A Visible Initiative For Inward Investment (FDI)
The economy requires substantial amounts of capital for recovery and growth. The only viable alternative is FDI – there is need for a focused programme/initiative dedicated primarily for inward investment in key productive sectors.
In respect of macroeconomic policies to attract inward investment, the following are imperative:
Review of indigenization
Strengthening property rights; and
Reform of labour laws
It is imperative that the Government reviews the current IEE measures to ensure that they are aligned with the overall thrust to attract significant capital investment in the economy, notably non debt creating FDI flows in key sectors of the economy.
Similarly, there is need to signal to the international community that Zimbabwe is strengthening property rights protection and outstanding BIPPAs are being rectified.
Important also is the need to re-align the labor laws to ensure flexibility in the labour markets. Current labour market rigidities are choking many companies and forcing many that could survive into liquidation and insolvency.
Addressing the Cost of Doing Business
The Minister of Industry and Commerce, Mike Bimha has instituted a study to examine the cost structures in business. The findings of the study are critical in shedding light on the cost of doing business in Zimbabwe. The cost of doing business in Zimbabwe is very high and there are many factors contributing to the high cost environment – unsustainably high cost business environment. Among the key factors include:
High wage costs;
High utility costs – energy and power, water and Telecoms Tariffs;
High domestic interest rates;
Antiquated equipment inefficiencies;
Bureaucratic Red Tape/Border Delays; and
In order to improve the doing business conditions in Zimbabwe, there is need to address fundamental structural factors giving rise to high domestic costs. Principally there is need for Government to work jointly with Private sector to achieve:
Labour market reforms as necessary to ensure flexibility in labour market conditions and lower wages. Given the absence of the exchange rate as an adjustment mechanism, against the background of an appreciated US dollar, the only avenue for adjustment in Zimbabwe is wage adjustment or productivity gains or both. Labour market flexibility is therefore critical; otherwise the economy will continue to adjust to imbalances through the current quantity adjustment – which is real GDP contraction.
Cost of Doing Business
There is need to examine the cost build up for utilities – our domestic costing has residual influences of the Zim dollar era and this has been carried over to the US Dollar environment.

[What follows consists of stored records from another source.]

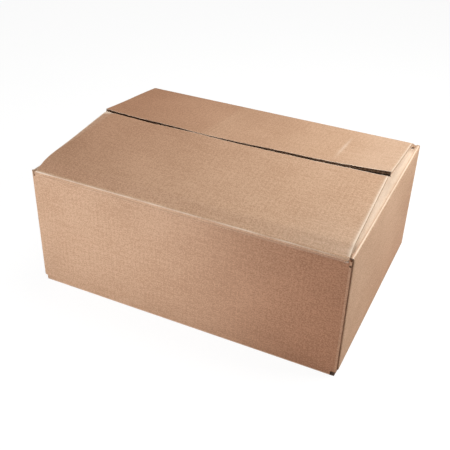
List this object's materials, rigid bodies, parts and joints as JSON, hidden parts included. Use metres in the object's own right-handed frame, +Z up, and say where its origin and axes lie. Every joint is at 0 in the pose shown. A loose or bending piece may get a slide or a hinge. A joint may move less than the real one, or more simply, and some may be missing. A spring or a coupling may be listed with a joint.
{
  "type": "corrugated box",
  "caption": "Slotted carton of brown double-wall corrugated board with a closed bottom and two hinged outer top flaps resting half shut over folded-in end flaps.",
  "frame": {"origin": "centre of the underside, on the floor", "axes": "+X along the long sides, -Y is the front with the glued joint at its right corner, +Z up"},
  "size_m": [0.46, 0.34, 0.2177],
  "materials": {
    "kraft_board": "uncoated brown kraft paper, matt"
  },
  "bodies": {
    "carton": {"carton_body": "kraft_board"},
    "front_flap": {"front_top_flap": "kraft_board"},
    "rear_flap": {"rear_top_flap": "kraft_board"}
  },
  "joints": [
    {"name": "front_flap_fold", "type": "hinge", "parent": "carton", "child": "front_flap", "pos_m": [0, -0.17, 0.185], "axis": [1, 0, 0], "range_deg": [0, 240]},
    {"name": "rear_flap_fold", "type": "hinge", "parent": "carton", "child": "rear_flap", "pos_m": [0, 0.17, 0.185], "axis": [-1, 0, 0], "range_deg": [0, 240]}
  ]
}
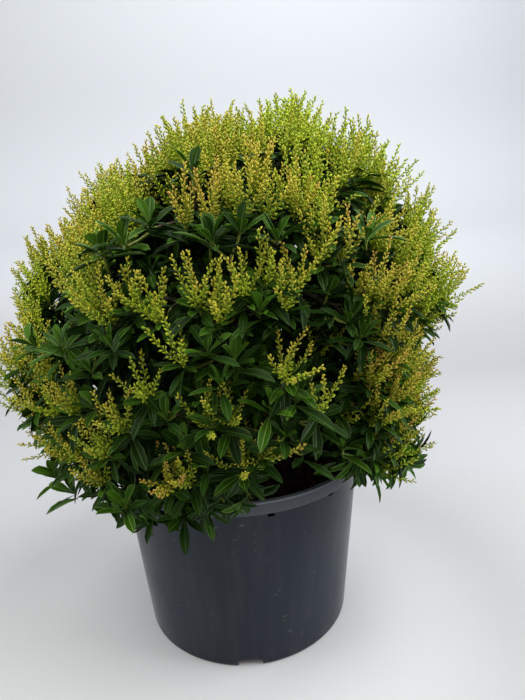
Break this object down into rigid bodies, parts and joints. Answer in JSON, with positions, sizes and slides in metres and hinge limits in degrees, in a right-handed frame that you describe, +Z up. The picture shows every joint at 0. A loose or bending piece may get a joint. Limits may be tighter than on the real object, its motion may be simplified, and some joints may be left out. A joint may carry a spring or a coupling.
{
  "type": "pieris shrub in a nursery pot",
  "caption": "Dense rounded evergreen pieris shrub in bud, with whorls of narrow dark leaves and upright sprays of flower buds, growing in a round tapered plastic nursery pot.",
  "frame": {"origin": "middle of the flat underside of the pot, on the surface that it stands on", "axes": "+Z up along the pot's axis; -Y towards the side that is seen as the front, +X to its right"},
  "size_m": [0.6283, 0.6214, 0.7326],
  "materials": {
    "pot_plastic": "satin moulded plastic, dark slate grey",
    "bark_soil": "rough composted bark and peat",
    "bark": "rough grey-brown bark",
    "foliage": "satin evergreen leaves with yellow-green flower buds"
  },
  "bodies": {
    "root": {"pot": "pot_plastic", "soil": "bark_soil", "trunk": "bark", "bough_skirt_1": "bark", "bough_skirt_2": "bark", "bough_skirt_3": "bark", "bough_skirt_4": "bark", "bough_skirt_5": "bark", "bough_skirt_6": "bark", "bough_skirt_7": "bark", "bough_middle_1": "bark", "bough_middle_2": "bark", "bough_middle_3": "bark", "bough_middle_4": "bark", "bough_middle_5": "bark", "bough_middle_6": "bark", "bough_upper_1": "bark", "bough_upper_2": "bark", "bough_upper_3": "bark", "bough_upper_4": "bark", "bough_upper_5": "bark", "bough_top": "bark", "foliage_skirt_1": "foliage", "foliage_skirt_2": "foliage", "foliage_skirt_3": "foliage", "foliage_skirt_4": "foliage", "foliage_skirt_5": "foliage", "foliage_skirt_6": "foliage", "foliage_skirt_7": "foliage", "foliage_middle_1": "foliage", "foliage_middle_2": "foliage", "foliage_middle_3": "foliage", "foliage_middle_4": "foliage", "foliage_middle_5": "foliage", "foliage_middle_6": "foliage", "foliage_upper_1": "foliage", "foliage_upper_2": "foliage", "foliage_upper_3": "foliage", "foliage_upper_4": "foliage", "foliage_upper_5": "foliage", "foliage_top": "foliage"}
  },
  "joints": []
}
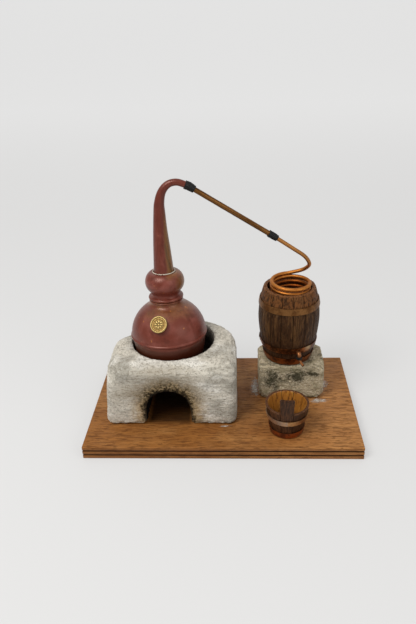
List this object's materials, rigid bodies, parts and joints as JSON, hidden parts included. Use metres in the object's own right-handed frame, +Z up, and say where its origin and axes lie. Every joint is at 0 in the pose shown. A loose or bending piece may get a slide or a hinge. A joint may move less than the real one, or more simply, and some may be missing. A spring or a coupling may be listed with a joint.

Whereas goods prices continue to fall due to low aggregate demand, services and utilities remain high. Some services, notably education are as much as 25% higher than the overall CPI basket.
High domestic interest rates are symptomatic of the shortage of money in the economy and access to international capital markets and higher FDI inflows can address the challenge of high domestic interest rates. Border delays and red tape have spawned corrupt tendencies. There is need for Government, working with private sector to deal decisively with all red tape and bureaucratic delays. Similarly, Government must declare and actively pursue Zero Tolerance for corruption, both public and private.
Modernisation, factory retooling, new equipment and Technological innovation are critical for addressing antiquated equipment related inefficiencies.
Declining Capacity Utilisation
Recovery in capacity utilisation is a function of the capitalisation that is required by many companies across all sectors of the economy. Such recovery is also enhanced by energy and power availability, water, as well as reforms to the labor laws, to allow greater flexibility for firms in wage adjustment.